To do
Print, exactly as they stand, the lines from the start of the listing to the line containing "return (centre +", inclusive.
[Start Raw data]
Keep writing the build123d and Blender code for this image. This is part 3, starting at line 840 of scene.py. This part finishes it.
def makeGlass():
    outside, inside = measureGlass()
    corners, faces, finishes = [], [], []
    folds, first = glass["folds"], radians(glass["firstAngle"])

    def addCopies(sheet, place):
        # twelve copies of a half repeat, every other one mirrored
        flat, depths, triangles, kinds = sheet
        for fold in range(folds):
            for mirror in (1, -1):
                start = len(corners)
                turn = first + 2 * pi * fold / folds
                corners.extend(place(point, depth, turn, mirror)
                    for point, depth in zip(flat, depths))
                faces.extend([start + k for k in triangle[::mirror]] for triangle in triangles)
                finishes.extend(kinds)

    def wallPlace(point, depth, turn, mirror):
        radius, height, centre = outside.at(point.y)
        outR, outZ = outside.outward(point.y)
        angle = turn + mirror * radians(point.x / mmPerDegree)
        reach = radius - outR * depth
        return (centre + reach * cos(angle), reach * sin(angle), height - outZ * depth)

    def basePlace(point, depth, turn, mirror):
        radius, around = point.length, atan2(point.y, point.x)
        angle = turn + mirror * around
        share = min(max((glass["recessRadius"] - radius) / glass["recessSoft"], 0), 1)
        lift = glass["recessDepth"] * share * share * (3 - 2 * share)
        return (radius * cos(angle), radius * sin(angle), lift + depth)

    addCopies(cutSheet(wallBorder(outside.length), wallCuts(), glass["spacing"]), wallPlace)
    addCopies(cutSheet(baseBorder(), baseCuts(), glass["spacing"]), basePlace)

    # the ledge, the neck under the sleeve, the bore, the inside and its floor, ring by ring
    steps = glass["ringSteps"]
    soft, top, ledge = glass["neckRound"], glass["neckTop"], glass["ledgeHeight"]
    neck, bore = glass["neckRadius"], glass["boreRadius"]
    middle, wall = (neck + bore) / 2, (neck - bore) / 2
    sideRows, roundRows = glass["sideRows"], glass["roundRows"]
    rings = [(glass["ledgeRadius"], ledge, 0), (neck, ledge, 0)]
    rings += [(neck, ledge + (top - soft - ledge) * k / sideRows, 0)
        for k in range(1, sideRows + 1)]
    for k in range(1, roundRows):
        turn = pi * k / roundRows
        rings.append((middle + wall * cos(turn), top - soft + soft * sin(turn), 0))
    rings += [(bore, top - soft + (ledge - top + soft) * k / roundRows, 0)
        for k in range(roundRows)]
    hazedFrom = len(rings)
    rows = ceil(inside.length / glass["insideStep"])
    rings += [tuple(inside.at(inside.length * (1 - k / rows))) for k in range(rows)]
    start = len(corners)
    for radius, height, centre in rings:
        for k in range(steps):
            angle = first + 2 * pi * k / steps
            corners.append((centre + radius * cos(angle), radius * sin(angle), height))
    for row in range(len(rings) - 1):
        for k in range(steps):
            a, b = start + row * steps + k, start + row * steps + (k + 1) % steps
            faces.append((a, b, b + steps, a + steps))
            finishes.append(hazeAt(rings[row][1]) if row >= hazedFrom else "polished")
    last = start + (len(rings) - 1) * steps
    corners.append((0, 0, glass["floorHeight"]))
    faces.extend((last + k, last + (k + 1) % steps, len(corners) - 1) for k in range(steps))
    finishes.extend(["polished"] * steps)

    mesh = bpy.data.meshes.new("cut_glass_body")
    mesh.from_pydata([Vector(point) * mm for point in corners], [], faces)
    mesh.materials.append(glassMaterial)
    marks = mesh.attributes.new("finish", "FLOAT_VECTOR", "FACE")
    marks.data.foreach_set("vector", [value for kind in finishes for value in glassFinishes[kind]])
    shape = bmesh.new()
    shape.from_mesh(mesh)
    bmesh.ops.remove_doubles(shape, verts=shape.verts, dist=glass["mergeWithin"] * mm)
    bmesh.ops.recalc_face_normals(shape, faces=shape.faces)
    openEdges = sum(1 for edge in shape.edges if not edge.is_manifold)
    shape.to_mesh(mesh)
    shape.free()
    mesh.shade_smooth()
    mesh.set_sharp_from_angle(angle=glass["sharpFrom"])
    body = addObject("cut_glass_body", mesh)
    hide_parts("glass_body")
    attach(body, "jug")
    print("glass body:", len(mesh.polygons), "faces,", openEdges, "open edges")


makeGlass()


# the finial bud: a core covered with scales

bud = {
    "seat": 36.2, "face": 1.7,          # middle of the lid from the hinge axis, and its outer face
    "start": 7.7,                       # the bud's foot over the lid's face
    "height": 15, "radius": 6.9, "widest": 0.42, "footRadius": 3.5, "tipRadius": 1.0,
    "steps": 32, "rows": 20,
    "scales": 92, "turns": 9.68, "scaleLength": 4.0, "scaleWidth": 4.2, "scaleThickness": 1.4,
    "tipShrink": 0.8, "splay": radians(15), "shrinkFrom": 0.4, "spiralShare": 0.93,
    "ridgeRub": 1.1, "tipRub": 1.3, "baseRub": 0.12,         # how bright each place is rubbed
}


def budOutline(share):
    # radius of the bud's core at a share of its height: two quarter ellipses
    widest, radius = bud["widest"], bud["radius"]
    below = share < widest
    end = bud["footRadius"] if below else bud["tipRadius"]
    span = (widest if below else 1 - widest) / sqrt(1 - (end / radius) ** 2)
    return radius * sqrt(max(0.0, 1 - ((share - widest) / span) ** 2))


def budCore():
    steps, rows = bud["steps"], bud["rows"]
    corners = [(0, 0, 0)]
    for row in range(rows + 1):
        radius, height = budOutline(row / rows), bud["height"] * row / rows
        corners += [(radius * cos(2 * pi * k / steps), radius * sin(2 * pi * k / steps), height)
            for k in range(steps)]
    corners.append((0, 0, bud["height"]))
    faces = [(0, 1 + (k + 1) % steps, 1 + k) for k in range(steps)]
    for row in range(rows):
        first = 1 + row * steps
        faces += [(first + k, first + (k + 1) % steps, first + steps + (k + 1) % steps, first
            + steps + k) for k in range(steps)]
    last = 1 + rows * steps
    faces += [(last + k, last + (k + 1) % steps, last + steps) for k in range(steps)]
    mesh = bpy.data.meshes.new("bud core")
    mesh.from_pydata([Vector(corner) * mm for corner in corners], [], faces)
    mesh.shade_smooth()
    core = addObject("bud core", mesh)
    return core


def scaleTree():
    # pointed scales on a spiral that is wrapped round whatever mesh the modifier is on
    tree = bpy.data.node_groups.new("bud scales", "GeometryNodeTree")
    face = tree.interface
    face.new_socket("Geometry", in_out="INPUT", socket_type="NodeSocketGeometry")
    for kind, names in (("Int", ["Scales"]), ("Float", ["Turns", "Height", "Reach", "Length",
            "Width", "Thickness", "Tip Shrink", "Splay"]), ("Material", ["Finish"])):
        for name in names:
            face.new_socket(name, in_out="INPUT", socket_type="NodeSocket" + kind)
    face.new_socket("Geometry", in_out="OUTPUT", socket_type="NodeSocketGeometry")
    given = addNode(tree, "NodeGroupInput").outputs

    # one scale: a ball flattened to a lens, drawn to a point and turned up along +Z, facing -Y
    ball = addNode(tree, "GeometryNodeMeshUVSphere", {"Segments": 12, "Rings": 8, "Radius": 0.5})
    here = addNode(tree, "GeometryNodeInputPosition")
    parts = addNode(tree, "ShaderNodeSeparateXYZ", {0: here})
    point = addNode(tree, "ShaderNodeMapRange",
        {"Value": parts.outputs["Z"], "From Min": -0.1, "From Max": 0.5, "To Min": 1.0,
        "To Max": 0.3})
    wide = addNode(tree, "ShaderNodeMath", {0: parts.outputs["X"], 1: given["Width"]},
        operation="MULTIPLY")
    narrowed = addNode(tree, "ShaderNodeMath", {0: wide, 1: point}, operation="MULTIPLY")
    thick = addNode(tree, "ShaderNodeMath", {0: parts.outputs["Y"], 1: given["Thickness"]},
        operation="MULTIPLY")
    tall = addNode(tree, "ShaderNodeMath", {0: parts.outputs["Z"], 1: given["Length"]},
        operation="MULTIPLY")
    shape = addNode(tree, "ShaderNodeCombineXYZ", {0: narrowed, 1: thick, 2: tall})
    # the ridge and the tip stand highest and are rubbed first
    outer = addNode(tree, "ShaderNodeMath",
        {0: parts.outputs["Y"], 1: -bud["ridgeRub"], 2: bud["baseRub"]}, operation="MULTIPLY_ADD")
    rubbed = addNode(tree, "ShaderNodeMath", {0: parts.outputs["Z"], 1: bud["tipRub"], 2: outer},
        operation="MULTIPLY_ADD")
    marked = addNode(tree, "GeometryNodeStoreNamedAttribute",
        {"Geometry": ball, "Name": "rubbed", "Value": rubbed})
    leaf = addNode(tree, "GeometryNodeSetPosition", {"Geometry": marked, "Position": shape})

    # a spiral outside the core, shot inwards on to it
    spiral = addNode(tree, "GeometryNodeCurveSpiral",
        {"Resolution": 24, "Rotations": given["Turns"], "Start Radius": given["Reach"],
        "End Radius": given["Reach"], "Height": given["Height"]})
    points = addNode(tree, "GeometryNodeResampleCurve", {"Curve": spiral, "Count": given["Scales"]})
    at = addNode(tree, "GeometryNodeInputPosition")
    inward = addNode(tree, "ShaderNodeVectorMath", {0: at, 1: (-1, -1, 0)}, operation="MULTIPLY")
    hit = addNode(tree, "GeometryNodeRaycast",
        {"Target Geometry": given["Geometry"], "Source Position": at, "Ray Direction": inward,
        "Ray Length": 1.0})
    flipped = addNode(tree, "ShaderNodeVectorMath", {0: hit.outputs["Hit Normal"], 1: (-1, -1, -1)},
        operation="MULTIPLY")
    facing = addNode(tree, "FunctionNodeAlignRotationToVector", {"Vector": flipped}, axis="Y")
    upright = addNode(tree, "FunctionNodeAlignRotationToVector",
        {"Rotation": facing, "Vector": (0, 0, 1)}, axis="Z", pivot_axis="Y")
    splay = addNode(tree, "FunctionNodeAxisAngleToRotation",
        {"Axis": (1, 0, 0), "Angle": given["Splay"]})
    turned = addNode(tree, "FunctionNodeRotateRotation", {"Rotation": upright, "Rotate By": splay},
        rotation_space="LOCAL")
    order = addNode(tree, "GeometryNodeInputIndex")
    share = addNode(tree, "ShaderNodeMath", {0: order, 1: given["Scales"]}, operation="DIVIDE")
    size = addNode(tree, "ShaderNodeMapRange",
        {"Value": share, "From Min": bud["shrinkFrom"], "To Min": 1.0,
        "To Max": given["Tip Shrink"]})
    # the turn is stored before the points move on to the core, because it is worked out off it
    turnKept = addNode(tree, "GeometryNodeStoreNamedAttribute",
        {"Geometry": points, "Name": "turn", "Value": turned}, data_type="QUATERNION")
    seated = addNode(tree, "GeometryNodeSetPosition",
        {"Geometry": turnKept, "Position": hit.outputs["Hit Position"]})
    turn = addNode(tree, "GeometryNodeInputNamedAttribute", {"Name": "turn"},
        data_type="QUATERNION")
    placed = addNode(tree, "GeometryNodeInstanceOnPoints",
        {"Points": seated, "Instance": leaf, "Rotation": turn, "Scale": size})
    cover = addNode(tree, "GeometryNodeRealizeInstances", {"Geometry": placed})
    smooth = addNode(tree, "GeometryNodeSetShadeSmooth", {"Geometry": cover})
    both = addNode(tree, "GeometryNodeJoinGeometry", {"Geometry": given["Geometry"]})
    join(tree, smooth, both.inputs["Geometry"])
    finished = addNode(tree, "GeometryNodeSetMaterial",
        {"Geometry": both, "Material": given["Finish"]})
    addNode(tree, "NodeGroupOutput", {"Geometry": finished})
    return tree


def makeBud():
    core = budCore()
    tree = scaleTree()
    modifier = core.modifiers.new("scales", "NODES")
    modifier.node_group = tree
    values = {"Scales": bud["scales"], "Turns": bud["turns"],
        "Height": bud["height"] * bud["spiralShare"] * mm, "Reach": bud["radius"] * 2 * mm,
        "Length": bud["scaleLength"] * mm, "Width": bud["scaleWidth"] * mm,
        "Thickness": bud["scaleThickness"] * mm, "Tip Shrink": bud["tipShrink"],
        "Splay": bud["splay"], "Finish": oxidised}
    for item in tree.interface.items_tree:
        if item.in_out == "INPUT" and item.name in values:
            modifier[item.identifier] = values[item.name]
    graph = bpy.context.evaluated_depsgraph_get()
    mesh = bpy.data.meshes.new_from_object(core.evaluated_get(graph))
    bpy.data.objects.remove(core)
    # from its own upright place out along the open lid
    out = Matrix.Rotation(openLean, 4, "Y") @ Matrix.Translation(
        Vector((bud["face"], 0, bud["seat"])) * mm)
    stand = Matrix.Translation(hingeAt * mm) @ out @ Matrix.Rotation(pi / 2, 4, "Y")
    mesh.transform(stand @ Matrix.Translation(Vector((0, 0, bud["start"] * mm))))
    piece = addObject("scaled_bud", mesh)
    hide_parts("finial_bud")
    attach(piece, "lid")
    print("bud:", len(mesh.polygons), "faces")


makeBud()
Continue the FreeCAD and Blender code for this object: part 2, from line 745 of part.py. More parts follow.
[End Raw data]
Answer to this task
Keep writing the build123d and Blender code for this image. This is part 3, starting at line 840 of scene.py. This part finishes it.
def makeGlass():
    outside, inside = measureGlass()
    corners, faces, finishes = [], [], []
    folds, first = glass["folds"], radians(glass["firstAngle"])

    def addCopies(sheet, place):
        # twelve copies of a half repeat, every other one mirrored
        flat, depths, triangles, kinds = sheet
        for fold in range(folds):
            for mirror in (1, -1):
                start = len(corners)
                turn = first + 2 * pi * fold / folds
                corners.extend(place(point, depth, turn, mirror)
                    for point, depth in zip(flat, depths))
                faces.extend([start + k for k in triangle[::mirror]] for triangle in triangles)
                finishes.extend(kinds)

    def wallPlace(point, depth, turn, mirror):
        radius, height, centre = outside.at(point.y)
        outR, outZ = outside.outward(point.y)
        angle = turn + mirror * radians(point.x / mmPerDegree)
        reach = radius - outR * depth
        return (centre + reach * cos(angle), reach * sin(angle), height - outZ * depth)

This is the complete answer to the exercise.